Afro-Latin@? What's an Afro-Latin@? Who is an Afro-Latin@? The term be­fuddles us because we are accustomed to thinking of "Afro" and "Latin@" as distinct from each other and mutually exclusive: one is either Black or Latin@.

The short answer is that Afro-Latin@s belong to both groups. They are people of African descent in Mexico, Central and South America, and the Spanish-speaking Caribbean, and by extension those of African descent in the United States whose origins are in Latin America and the Caribbean.

As straightforward as this definition would seem, the reality is that the term is not universally accepted and there is no consensus about what it means. The difficulties surrounding what we call ourselves reflect the complex histories of Africans and their descendants in the Americas.
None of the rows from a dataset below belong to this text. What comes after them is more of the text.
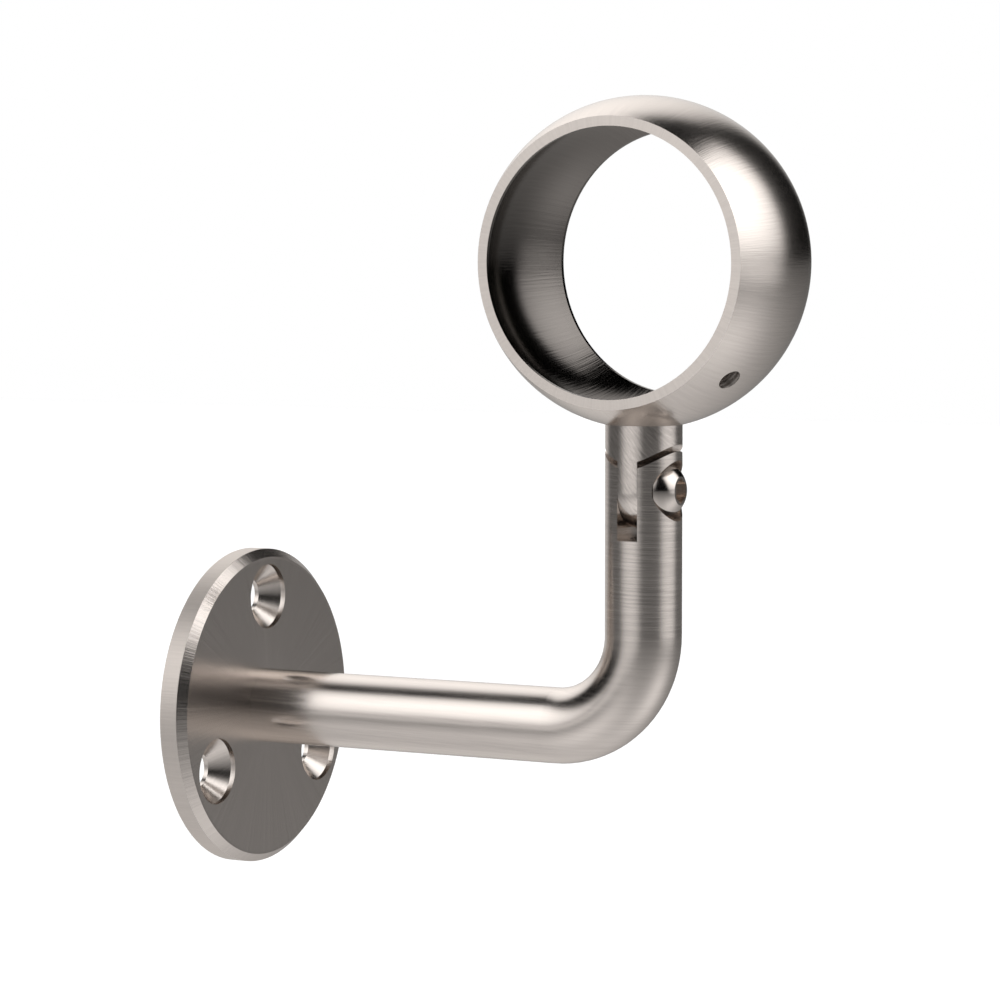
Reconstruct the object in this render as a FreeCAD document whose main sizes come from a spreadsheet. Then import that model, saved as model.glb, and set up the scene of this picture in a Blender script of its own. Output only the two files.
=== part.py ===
import FreeCAD, Part
import math
import os
import Sketcher

# Wall bracket for a round handrail, in brushed stainless steel, millimetres.
# The origin is the centre of the wall plate's back face, on the wall.
# X points out of the wall, Y runs along the handrail and Z points up.

doc = FreeCAD.newDocument("handrail_bracket")

# Driving dimensions
sizes = {
    # wall plate
    "plate_diameter": 60.0,
    "plate_thickness": 5.0,
    "plate_chamfer": 1.5,
    "screw_circle": 42.0,
    "screw_count": 3,
    "screw_bore": 6.2,
    "screw_mouth": 12.4,
    "screw_lead": 1.0,
    "spigot_diameter": 10.0,
    "weld_gap": 0.05,
    # bent arm
    "rod_diameter": 14.0,
    "wall_reach": 85.0,
    "bend_radius": 17.5,
    "pivot_height": 44.0,
    "ear_height": 7.15,
    "crown_radius": 9.25,
    "slot_width": 4.0,
    "slot_depth": 8.9,
    # clamp screw and its seat in the ears
    "thread_diameter": 6.0,
    "thread_gap": 0.05,
    "ear_gap": 0.3,
    "recess_diameter": 11.0,
    "recess_depth": 2.85,
    "screw_length": 10.0,
    "head_diameter": 10.5,
    "head_height": 3.3,
    "head_rim": 0.3,
    "head_flat": 5.2,
    "socket_flats": 4.0,
    "socket_depth": 2.0,
    # swivel neck
    "tongue_gap": 0.05,
    "pivot_gap": 0.05,
    "neck_hollow": 8.35,
    "neck_spigot": 1.6,
    "rail_rise": 41.0,
    # rail ring
    "tube_diameter": 48.3,
    "tube_gap": 0.05,
    "rim_wall": 1.8,
    "ring_width": 30.0,
    "ball_wall": 2.0,
    "neck_seat": 1.0,
    "set_hole_diameter": 4.2,
    "set_hole_offset": 7.5,
    "set_hole_angle": 45.0,
    # how far the cuts run past the faces that they open
    "cut_margin": 1.0,
}
dims = doc.addObject("Spreadsheet::Sheet", "dims")
for row, (alias, size) in enumerate(sizes.items(), start=1):
    dims.set("A%d" % row, alias)
    dims.set("B%d" % row, "%g" % size)
    dims.setAlias("B%d" % row, alias)
doc.recompute()


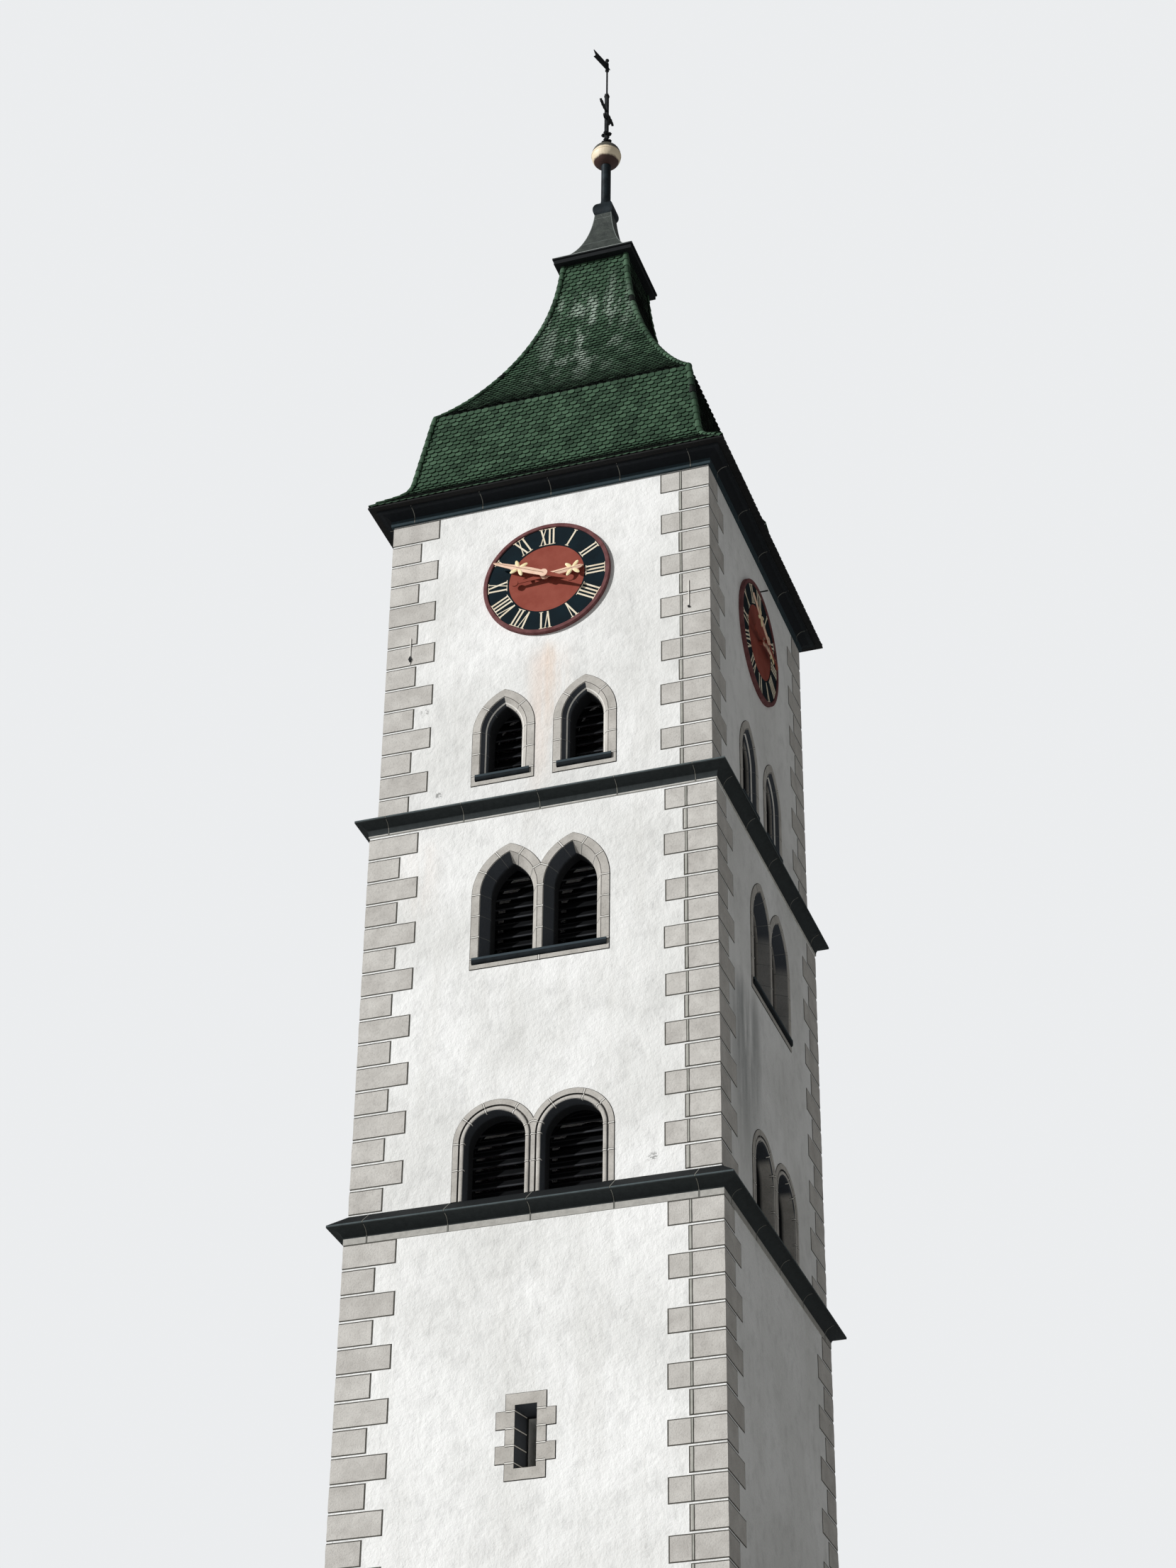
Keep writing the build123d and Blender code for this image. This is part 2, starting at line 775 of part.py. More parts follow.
upper_sill_head = clock_foot + upper_sill_top
upper_head = clock_foot + upper_spring + arch_rise(upper_half, upper_arch_shift)
upper_run = upper_half + upper_sill_overhang
upper_surrounds = []
sills = []
louvres = []
for middle in upper_middles:
    upper_foot = upper_sill_top - sill_height
    upper_steps = [
        (upper_light(0, upper_foot, middle), 0),
        (upper_light(-upper_hollow, upper_foot, middle), upper_hollow_depth),
        (upper_light(-upper_inset, upper_foot, middle), upper_hollow_depth + upper_bevel_depth),
    ]
    upper_surrounds.append(surround(
        clock_half,
        [upper_light(upper_stone, upper_stone_foot, middle)],
        [upper_steps],
        block_outline(upper_run, upper_sill_head - sill_height, upper_sill_head, middle),
    ))
    sills.append(sill(clock_half, middle, upper_run, upper_sill_head))
    louvres.append(louvre(
        clock_half,
        upper_light,
        upper_inset,
        upper_sill_top,
        middle,
        upper_half,
        upper_sill_head,
        upper_head,
    ))
keep(on_all_sides(upper_surrounds), "clock_stage_window_surrounds")

twin_sill_head = belfry_foot + twin_sill_top
twin_head = belfry_foot + twin_spring + arch_rise(twin_half, twin_arch_shift)
twin_run = twin_spacing + twin_half + twin_sill_overhang
twin_steps = []
for middle in twin_middles:
    twin_foot = twin_sill_top - sill_height
    twin_steps.append([
        (twin_light(0, twin_foot, middle), 0),
        (twin_light(-twin_splay, twin_foot, middle), twin_splay_depth),
    ])
    louvres.append(louvre(
        belfry_half,
        twin_light,
        twin_splay,
        twin_sill_top,
        middle,
        twin_half,
        twin_sill_head,
        twin_head,
    ))
twin_surround = surround(
    belfry_half,
    [twin_light(twin_stone, twin_stone_foot, middle) for middle in twin_middles] + [twin_infill],
    twin_steps,
    block_outline(twin_run, twin_sill_head - sill_height, twin_sill_head, twin_middle),
)
keep(on_all_sides([twin_surround]), "belfry_pointed_window_surrounds")
sills.append(sill(belfry_half, twin_middle, twin_run, twin_sill_head))

# The round windows have a roll round each opening, between a bevelled edge and a groove
round_foot = belfry_foot + lower_cornice_head
round_head = belfry_foot + round_spring + round_half
round_steps = []
for middle in round_middles:
    round_steps.append([
        (arched_light(roll_edge, lower_cornice_head, middle), 0),
        (arched_light(0.4 * roll_edge, lower_cornice_head, middle), roll_shoulder),
        (arched_light(0, lower_cornice_head, middle), roll_edge),
    ])
    louvres.append(louvre(
        belfry_half,
        arched_light,
        0,
        lower_cornice_head,
        middle,
        round_half + louvre_seat,
        round_foot,
        round_head + louvre_seat,
    ))
round_surround = surround(
    belfry_half,
    [arched_light(round_stone, lower_cornice_head, middle) for middle in round_middles] + [round_infill],
    round_steps,
    None,
)
with BuildPart() as round_stones:
    add(round_surround)
    for middle in round_middles:
        with BuildPart(mode=Mode.PRIVATE) as groove:
            with BuildSketch(side_plane("front", belfry_half + stone_proud)):
                add(arched_light(round_roll + groove_width, lower_cornice_head, middle))
            extrude(amount=-roll_edge)
            add(taper(belfry_half, [
                (arched_light(round_roll - roll_edge, lower_cornice_head, middle), 0),
                (arched_light(round_roll - 0.4 * roll_edge, lower_cornice_head, middle), roll_shoulder),
                (arched_light(round_roll, lower_cornice_head, middle), roll_edge),
            ]), mode=Mode.SUBTRACT)
        add(groove.part, mode=Mode.SUBTRACT)
keep(on_all_sides([round_stones.part]), "belfry_round_window_surrounds")
keep(on_all_sides(sills), "window_sills")
keep(on_all_sides(louvres), "window_louvres")

# Slit window stones with a splayed opening, at the front and the back
with BuildPart() as slit_surrounds:
    for head in slit_heads:
        stone_face = side_plane("front", shaft_half + stone_proud)
        splay_end = side_plane("front", shaft_half - slit_splay)
        with BuildSketch(stone_face):
            add(slit_stones(head))
        extrude(amount=-(slit_stone_depth + stone_proud))
        with BuildSketch(stone_face):
            add(block_outline(slit_half, head - slit_height, head))
        with BuildSketch(splay_end):
            add(slit_inner(head))
        loft(mode=Mode.SUBTRACT)
        with BuildSketch(splay_end):
            add(slit_inner(head))
        extrude(amount=-(slit_stone_depth - slit_splay), mode=Mode.SUBTRACT)
    mirror(about=Plane.XZ)
keep(slit_surrounds.part, "shaft_slit_surrounds")

# Doorway stones and a plank door that closes against their rebate
with BuildPart() as door_surround:
    with BuildSketch(side_plane("front", shaft_half + stone_proud)):
        add(doorway(door_stone))
        add(doorway(0), mode=Mode.SUBTRACT)
    extrude(amount=-(door_reveal + stone_proud))
keep(door_surround.part, "door_surround")
with BuildPart() as door:
    with BuildSketch(side_plane("front", shaft_half - door_reveal)):
        add(doorway(door_rebate - door_gap))
    extrude(amount=-door_thickness)
    with BuildSketch(Plane.XY):
        Rectangle(4 * shaft_half, 4 * shaft_half)
    extrude(amount=door_gap, mode=Mode.SUBTRACT)
keep(door.part, "door")

# Clock dials: a plate with the arbor of its hands, inside a raised ring
dial_plane = side_plane("front", clock_half)
with BuildPart() as dial_plate:
    with BuildSketch(dial_plane):
        with Locations((0, dial_level)):
            Circle(dial_radius)
    extrude(amount=plate_depth)
    with BuildSketch(dial_plane):
        with Locations((0, dial_level)):
            Circle(arbor_shoulder)
    extrude(amount=hour_plane - seat_gap)
    with BuildSketch(dial_plane):
        with Locations((0, dial_level)):
            Circle(arbor_radius)
    extrude(amount=minute_plane + minute_bore - seat_gap)
keep(on_all_sides([dial_plate.part]), "dial_plates")
with BuildPart() as dial_surround:
    with BuildSketch(dial_plane):
        with Locations((0, dial_level)):
            Circle(dial_radius + dial_ring)
            Circle(dial_radius, mode=Mode.SUBTRACT)
    extrude(amount=ring_depth)
    rim = dial_surround.faces().filter_by(Axis.Y).sort_by(Axis.Y)[0].edges()
    fillet(rim, 0.2 * dial_ring)
keep(on_all_sides([dial_surround.part]), "dial_rings")


# A clock hand drawn pointing up: tapering blade, round hub, a flower of four lobes, and a slender tail
# that ends in a round counterweight
def hand_outline(length, width, tip, flower):
    with BuildSketch() as outline:
        with BuildLine():
            Polyline(
                (-tail_width / 2, -tail_length),
                (tail_width / 2, -tail_length),
                (width / 2, 0),
                (tip / 2, length - tip),
                (0, length),
                (-tip / 2, length - tip),
                (-width / 2, 0),
                (-tail_width / 2, -tail_length),
            )
        make_face()
        Circle(hub_radius)
        with Locations((0, -tail_length)):
            Circle(weight_radius)
        for way in (-lobe_spread, lobe_spread):
            with Locations((way, flower - lobe_lift), (way, flower + lobe_lift)):
                Circle(lobe_radius)
        for rise in (-lobe_lift, lobe_lift):
            with Locations((0, flower + rise)):
                Rectangle(2 * lobe_spread, lobe_bar)
    return outline.sketch


def hand(side, angle, outline, plane_depth, boss_end, bore_end):
    turned = outline.rotate(Axis.Z, -angle).moved(Location((0, dial_level, 0)))
    hand_plane = side_plane(side, clock_half + plane_depth)
    with BuildPart() as blade:
        with BuildSketch(hand_plane):
            add(turned)
        extrude(amount=hand_thickness)
        with BuildSketch(hand_plane):
            with Locations((0, dial_level)):
                Circle(hub_radius)
        extrude(amount=boss_end)
        with BuildSketch(hand_plane):
            with Locations((0, dial_level)):
                Circle(arbor_radius + running_gap)
        extrude(amount=bore_end, mode=Mode.SUBTRACT)
    return blade.part


hour_outline = hand_outline(hour_length, hour_width, hour_tip, hour_flower)
minute_outline = hand_outline(minute_length, minute_width, minute_tip, minute_flower)
hour_boss = minute_plane - hour_plane - seat_gap
for side in sides:
    hour_hand = hand(side, hour_angle, hour_outline, hour_plane, hour_boss, hour_boss)
    minute_hand = hand(side, minute_angle, minute_outline, minute_plane, minute_boss, minute_bore)
    keep(hour_hand, f"hour_hand_{side}")
    keep(minute_hand, f"minute_hand_{side}")

# Plinth round the foot of the shaft, with a sloping top, open at the doorway
plinth_half = shaft_half + plinth_reach
with BuildSketch() as plinth_outline:
    with BuildLine():
        Polyline(
            (0, 0),
            (plinth_half, 0),
            (plinth_half, plinth_height - plinth_slope),
            (shaft_half, plinth_height),
            (0, plinth_height),
            (0, 0),
        )
    make_face()
with BuildPart() as plinth:
    add(square_ring(plinth_outline.sketch, shaft_half))
    with BuildSketch(side_plane("front", shaft_half)):
        add(doorway(door_stone))
    extrude(amount=2 * plinth_reach, mode=Mode.SUBTRACT)
keep(plinth.part, "plinth")
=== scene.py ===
import math
import random

import bmesh
import bpy
from mathutils import Matrix, Vector, noise
from mathutils.bvhtree import BVHTree


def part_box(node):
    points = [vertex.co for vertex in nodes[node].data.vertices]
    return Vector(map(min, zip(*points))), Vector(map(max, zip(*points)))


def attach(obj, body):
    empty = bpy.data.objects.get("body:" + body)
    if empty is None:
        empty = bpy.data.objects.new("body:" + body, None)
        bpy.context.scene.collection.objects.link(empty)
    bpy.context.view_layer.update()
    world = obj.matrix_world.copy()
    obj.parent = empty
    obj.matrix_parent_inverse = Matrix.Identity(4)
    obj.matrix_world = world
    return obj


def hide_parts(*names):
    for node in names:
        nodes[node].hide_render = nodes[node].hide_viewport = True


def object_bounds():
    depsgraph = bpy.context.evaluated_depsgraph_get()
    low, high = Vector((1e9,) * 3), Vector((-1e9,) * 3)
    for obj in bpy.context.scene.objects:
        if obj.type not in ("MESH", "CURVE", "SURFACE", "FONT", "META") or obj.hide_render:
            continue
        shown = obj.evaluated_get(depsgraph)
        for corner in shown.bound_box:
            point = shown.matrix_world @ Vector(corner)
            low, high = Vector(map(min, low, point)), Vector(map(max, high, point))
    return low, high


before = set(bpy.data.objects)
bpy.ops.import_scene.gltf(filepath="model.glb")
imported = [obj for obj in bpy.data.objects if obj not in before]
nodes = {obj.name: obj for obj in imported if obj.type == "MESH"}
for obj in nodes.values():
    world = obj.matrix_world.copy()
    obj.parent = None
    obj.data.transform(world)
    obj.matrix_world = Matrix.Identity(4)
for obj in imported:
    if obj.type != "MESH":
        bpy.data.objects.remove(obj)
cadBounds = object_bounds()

random.seed(7)
sideTurns = {"front": 0, "right": 90, "back": 180, "left": 270}  # degrees round the tower from the front
light = {"sun": 3.8, "softness": 2.0, "azimuth": -46.0, "elevation": 22.0, "world": 0.16, "backdrop": 0.86,
         "sky": (0.97, 0.985, 1, 1)}
azimuth, elevation = math.radians(light["azimuth"]), math.radians(light["elevation"])
towardSun = (math.sin(azimuth) * math.cos(elevation), -math.cos(azimuth) * math.cos(elevation),
             math.sin(elevation))


# Basics: colours, sides and meshes

def paint(red, green, blue):  # a colour as seen on screen, 0 to 255, as the linear values that shaders take
    def channel(value):
        value = value / 255
        return value / 12.92 if value < 0.04045 else ((value + 0.055) / 1.055) ** 2.4
    return (channel(red), channel(green), channel(blue), 1.0)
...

And this brings us to the long answer. Broadly speaking, the word "Afro-Latin@" can be viewed as an expression of long-term transnational relations and of the world events that generated and were in turn affected by particular global social movements. Going back to the late nineteenth century and the early twentieth, Pan-Africanism signaled for the first time an explicit, organized identification with Africa and African descendants and more expansively of non-White peoples at a global level. Attendant to this process, concepts of Negritude and cultural movements like the Harlem Renaissance and Afrocubanismo gained increasing ground during the 1920’s and 1930’s.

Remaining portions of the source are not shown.